Monitoring for potential threats heading toward North America across the North Pole, including possible nuclear strikes from Russia (and the Soviet Union before it), has long been a key national security interest for both the United States and Canada. More recently, receding ice and other environmental changes in the Arctic due to global climate change have opened up a host of new avenues for geostrategic competition around natural resources, from oil and natural gas to fish and other sealife, as well as trade routes. China, America’s current chief global competitor, has been notably pushing to increase its presence in the High North in recent years, militarily and economically, often in cooperation with Russia.

At a hearing before the Senate Armed Services Committee in February, NORAD’s top commander, U.S. Air Force Gen. Gregory Guillot, also highlighted how cooperation on enhanced domain awareness could be a pathway to Canadian participation in President Donald Trump’s massive new missile defense initiative, now dubbed Golden Dome.

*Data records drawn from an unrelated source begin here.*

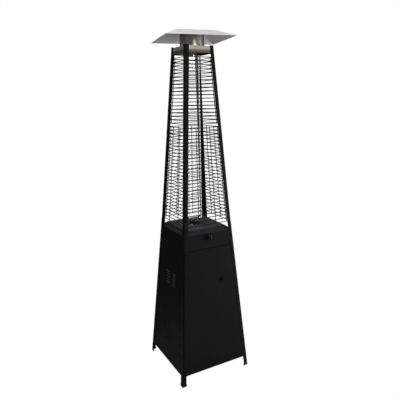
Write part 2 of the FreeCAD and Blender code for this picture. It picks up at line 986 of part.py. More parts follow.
def make_platform():
    level = size("tray_level") + size("tray_sheet")
    foot = half(level) - size("angle_thickness") * 2 - 0.2
    top, thickness = size("platform_top"), size("platform_sheet")
    body = folded_tray(level, foot, top, size("platform_half"), thickness)
    cut_circles(body, [(size("tube_hole_radius"), 0.0, 0.0)])
    finish(body, "burner_platform")


# Glass tube and head


def make_tube():
    radius, wall = size("tube_radius"), size("tube_wall")
    low, high = size("tube_bottom"), size("tube_top")
    glass = new_body("Glass")
    pad_ring(glass, radius, radius - wall, low, high - low)
    finish(glass, "glass_tube")
    seat = new_body("Seat")
    seat_low = size("tray_level") + size("tray_sheet")
    pad_ring(seat, radius + 6.0, radius - 6.0, seat_low, low - seat_low)
    pad_ring(seat, radius + 6.0, radius + 0.5, low, Size(6.0))
    finish(seat, "tube_seat_ring")
    collar = new_body("Collar")
    pad_ring(collar, radius + 8.0, radius, size("plate_top"), Size(5.0))
    finish(collar, "tube_collar")


def make_top_plate(plate_drills):
    low, high = size("plate_bottom"), size("plate_top")
    inset = size("angle_thickness") * 2
    body = folded_tray(low, half(low) - inset, high, half(high) - inset, size("plate_sheet"))
    cut_circles(body, [(size("tube_hole_radius"), 0.0, 0.0)])
    drilled(body, "top_plate", plate_drills)


def make_flame_screen():
    radius, sheet_size = size("screen_radius"), size("screen_sheet")
    low, high = size("plate_top"), size("screen_top")
    wall = new_body("ScreenWall")
    pad_ring(wall, radius, radius - sheet_size, low, high - low)
    pad_ring(wall, radius + 6.0, radius - sheet_size, low, sheet_size)
    finish(wall, "flame_screen")
    cap = new_body("ScreenCap")
    pad_ring(cap, radius + 1.0, None, high, sheet_size)
    pad_ring(cap, radius + 1.0, radius + 0.2, high - 10.0, Size(10.0))
    finish(cap, "flame_screen_cap")


def stud_places():
    spread = size("stud_spread").value
    corners = [FreeCAD.Vector(x, y, 0) for x in (-spread, spread) for y in (-spread, spread)]
    turn = turned(size("reflector_turn").value)
    return [FreeCAD.Placement(turn.multVec(c), FreeCAD.Rotation()) for c in corners]


def make_reflector():
    low, high = size("reflector_rim_level"), size("reflector_top_level")
    rim, flat = size("reflector_rim_half"), size("reflector_top_half")
    body = folded_tray(low, rim, high, flat, size("reflector_sheet"))
    spread, radius = size("stud_spread"), size("stud_radius")
    holes = [(radius + 0.2, spread * x, spread * y) for x in (-1, 1) for y in (-1, 1)]
    cut_circles(body, holes)
    finish(body, "reflector", turned(size("reflector_turn").value))

    stud = new_body("Stud")
    cap_top = size("screen_top") + size("screen_sheet")
    under = high - size("reflector_sheet")
    pad_ring(stud, radius, None, cap_top, high + 6.0 - cap_top)
    pad_ring(stud, radius + 3.0, None, cap_top, under - cap_top)
    nut = new_body("Nut")
    nut_profile = [
        (radius, high),
        (radius + 4.5, high),
        (radius + 4.5, high + 1.0),
        (radius + 2.0, high + 2.0),
        (radius + 2.0, high + 5.0),
        (0.0, high + 8.0),
        (0.0, high + 6.0),
        (radius, high + 6.0),
    ]
    turned_part(nut, nut_profile)
    doc.recompute()
    for label, template in (("reflector_studs", stud), ("reflector_nuts", nut)):
        group = doc.addObject("Part::Feature", "Group")
        group.Shape = copies(template, stud_places())
        finish(group, label)


# Guards


def bar(start, end, radius):
    return Part.makeCylinder(radius, (end - start).Length, start, end - start)


def face_point(across, level, out):
    return FreeCAD.Vector(across, along(level).value, out)


def guard_shape(low, high, rails, tabs, upright_share):
    """A welded grid: level wires, upright wires behind them, and tabs that take the screws."""
    face_out = -2 * upper.skin.value
    plane_out = face_out - size("rail_radius").value
    wire, rail, upright = (size(n).value for n in ("wire_radius", "rail_radius", "upright_radius"))
    side_gap = size("guard_side_gap").value
    rows = round((high - low) / size("wire_pitch").value)
    levels = [low + (high - low) * i / rows for i in range(rows + 1)]
    plain = [level for level in levels if min(abs(level - r) for r in rails) > rail + wire]
    pieces = []
    for level, radius in [(v, wire) for v in plain] + [(v, rail) for v in rails]:
        reach = half(level).value - side_gap
        ends = [face_point(side * reach, level, plane_out) for side in (-1, 1)]
        pieces.append(bar(ends[0], ends[1], radius))
    behind = plane_out - wire - upright + size("weld").value
    inset = size("edge_upright_margin").value
    shares = [-upright_share, upright_share] if upright_share else []
    for share, edge in [(s, 0) for s in shares] + [(-1, 1), (1, 1)]:
        foot, head = (share * (half(z).value - edge * inset) for z in (low, high))
        pieces.append(bar(face_point(foot, low, behind), face_point(head, high, behind), upright))
    thickness, height = size("tab_thickness").value, size("tab_height").value
    for level in tabs:
        near = (half(level) - size("tab_margin")).value
        far = (half(level) - size("edge_upright_margin")).value
        for side in (-1, 1):
            corner = face_point(min(side * near, side * far), level, face_out - thickness)
            corner.y -= height / 2
            tab = Part.makeBox(near - far, height, thickness, corner)
            hole_at = face_point(side * (half(level) - size("screw_margin")).value, level, -20.0)
            hole = Part.makeCylinder(size("screw_hole_radius").value, 30.0, hole_at, Z_AXIS)
            pieces.append(tab.cut(hole))
    return pieces[0].multiFuse(pieces[1:])


def make_guards():
    bottom, middle = size("bottom_rail").value, size("middle_rail").value
    top, tab = size("top_rail").value, size("upper_tab").value
    tall = guard_shape(
        size("lower_guard_bottom").value,
        size("lower_guard_top").value,
        rails=[bottom, middle],
        tabs=[bottom, middle],
        upright_share=size("upright_share").value,
    )
    short = guard_shape(
        size("upper_guard_bottom").value,
        size("upper_guard_top").value,
        rails=[top],
        tabs=[tab, top],
        upright_share=None,
    )
    for name, shape in (("lower_guard", tall), ("upper_guard", short)):
        for face in FACE_TURN:
            guard = doc.addObject("Part::Feature", "Guard")
            guard.Shape = shape
            finish(guard, f"{name}_{face}", face_placement(face, taper=upper))


# The whole heater


def build():
    leg_drills = drills(LEG_LEVELS)
    post_drills = drills(POST_LEVELS)
    panel_drills = drills(PANEL_LEVELS)
    plate_drills = drills(("plate_screw",))
    make_frame(leg_drills, post_drills)
    make_shelf()
    make_panels(panel_drills)
    make_door()
    make_door_knob()
    make_hinge()
    make_catch()
    make_valve()
    make_plug_stem_and_knob()
    make_gas_pipe()
    make_burner_tray()
    make_burner()
    make_platform()
    make_tube()
    make_top_plate(plate_drills)
    make_flame_screen()
    make_reflector()
    make_guards()
    screw = screw_template()
    doc.recompute()
    inset = upper.skin.value
    screws(screw, "panel_screws", PANEL_LEVELS, 0.0)
    screws(screw, "post_screws", ("post_screw",), 0.0)
    screws(screw, "guard_screws", ("bottom_rail", "middle_rail", "upper_tab", "top_rail"), inset)
    screws(screw, "plate_screws", ("plate_screw",), inset)


def check_and_write():
    doc.recompute()
    broken = [o.Label for o in doc.Objects if "Invalid" in o.State or "Error" in o.State]
    for node in nodes:
        if node.Shape.isNull() or not node.Shape.isValid():
            broken.append(node.Label)
    if broken:
        raise RuntimeError(f"these objects failed: {broken}")
    os.makedirs("parts", exist_ok=True)
    for node in nodes:
        node.Shape.exportStep(f"parts/{node.Label}.step")
    print(f"wrote {len(nodes)} parts")


build()
check_and_write()
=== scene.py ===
import json
import math
import random

import bmesh
import bpy
from mathutils import Matrix, Vector


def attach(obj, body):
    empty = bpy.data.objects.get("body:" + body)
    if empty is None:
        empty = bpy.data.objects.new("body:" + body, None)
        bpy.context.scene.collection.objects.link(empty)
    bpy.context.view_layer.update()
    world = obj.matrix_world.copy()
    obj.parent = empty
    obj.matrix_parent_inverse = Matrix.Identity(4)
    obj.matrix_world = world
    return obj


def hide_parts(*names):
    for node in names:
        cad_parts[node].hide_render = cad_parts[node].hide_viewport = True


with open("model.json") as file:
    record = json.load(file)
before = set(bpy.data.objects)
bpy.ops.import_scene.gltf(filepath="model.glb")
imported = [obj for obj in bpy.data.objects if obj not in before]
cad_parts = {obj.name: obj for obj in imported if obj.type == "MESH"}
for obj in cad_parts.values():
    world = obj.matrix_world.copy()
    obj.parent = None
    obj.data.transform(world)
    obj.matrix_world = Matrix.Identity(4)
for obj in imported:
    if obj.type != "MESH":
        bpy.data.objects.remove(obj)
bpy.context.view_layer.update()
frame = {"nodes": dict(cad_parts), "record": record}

nodes = frame["nodes"]
random.seed(7)

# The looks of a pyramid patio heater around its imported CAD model. Metres, +Z up, door towards -Y.

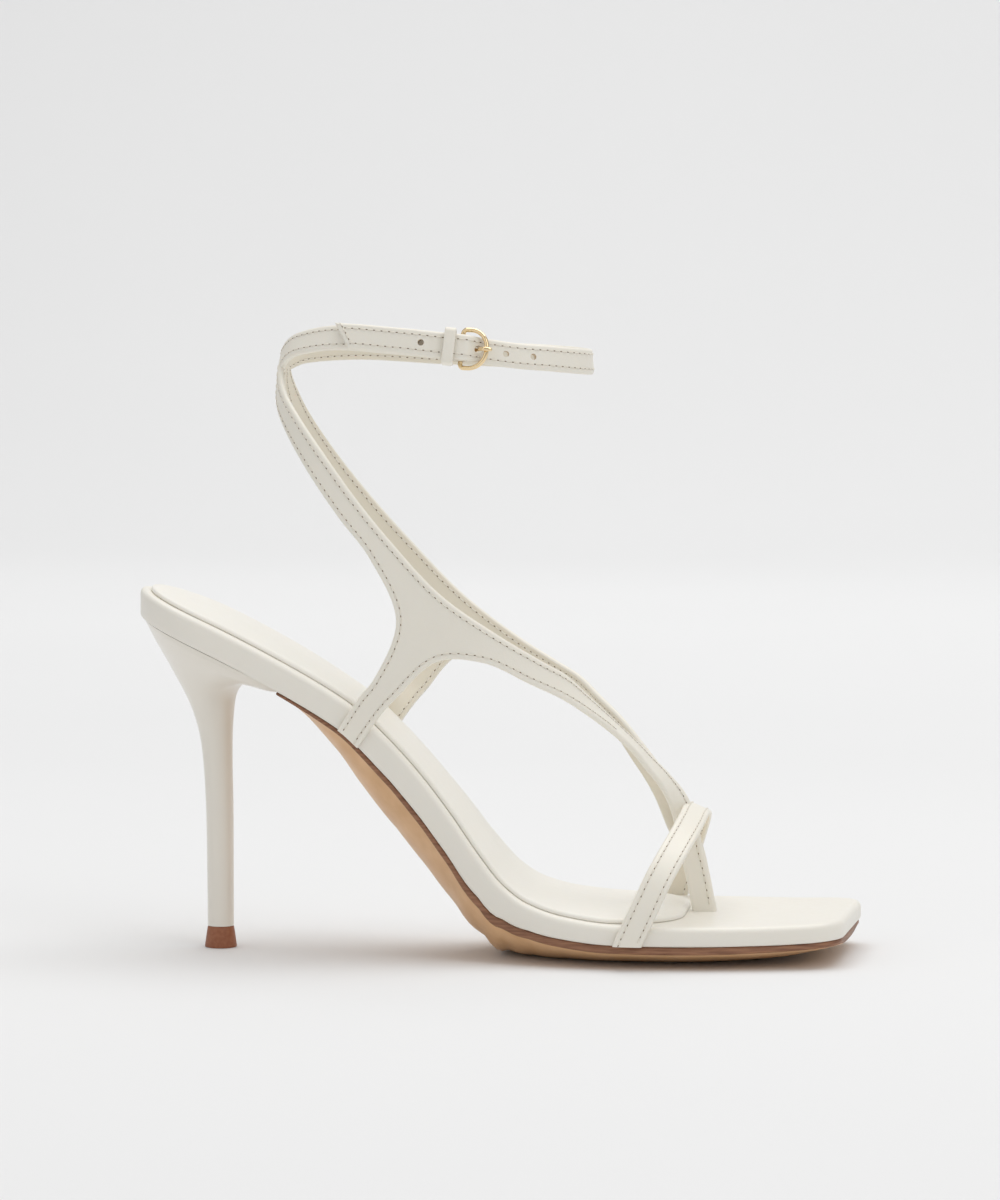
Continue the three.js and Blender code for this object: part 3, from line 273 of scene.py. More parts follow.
# Ankle loop by its turn from the back, positive on the outer side: turn, up, lean
LOOP_ROWS = [
    (-180, 0.960, 4),
    (-130, 0.975, 12),
    (-90, 0.992, 10),
    (-56, 1.012, 14),
    (-30, 1.000, 18),
    (0, 0.955, 10),
    (30, 1.035, 24),
    (56, 1.066, 18),
    (80, 1.050, 12),
    (103, 1.022, 10),
    (130, 0.986, 12),
    (180, 0.960, 4),
]
ROUND_BEFORE = [(turn - 360, up, lean) for turn, up, lean in LOOP_ROWS if 0 <= turn < 180]
ANKLE_LOOP = table("turn up lean", ROUND_BEFORE + LOOP_ROWS)


# Curves through tables and points

def hermite(t, start, start_slope, end, end_slope):
    return ((2 * t**3 - 3 * t**2 + 1) * start + (t**3 - 2 * t**2 + t) * start_slope
            + (3 * t**2 - 2 * t**3) * end + (t**3 - t**2) * end_slope)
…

“I welcome their participation. I think the first [point] would be to buy into our domain awareness expansion, whether ground-based or space-based,” Guillot said. “Then, further down the line, if they get [missile] defeat mechanisms, see how they would mesh with our existing defense mechanisms, defeat mechanisms, in a similar way that we employ fighter aircraft with NORAD. Perhaps we could do the same with missile defeat systems from the ground.”

At that time, relations between Canadian authorities and the new Trump administration were already strained and a full-on trade war has since broken out between the two countries. Canada’s decision now to partner with Australia on the A-OTHR, which reportedly came as something of a surprise, might in part reflect efforts to reduce reliance on U.S. firms.

An array of antennas at one of the JORN sites. BAE Systems

Whatever the case, Canada is working to take an important step forward in providing badly needed additional long-range radar coverage across the highly strategic Arctic region that will benefit both members of NORAD. It might also signal a new chapter in Canadian-Australian relations.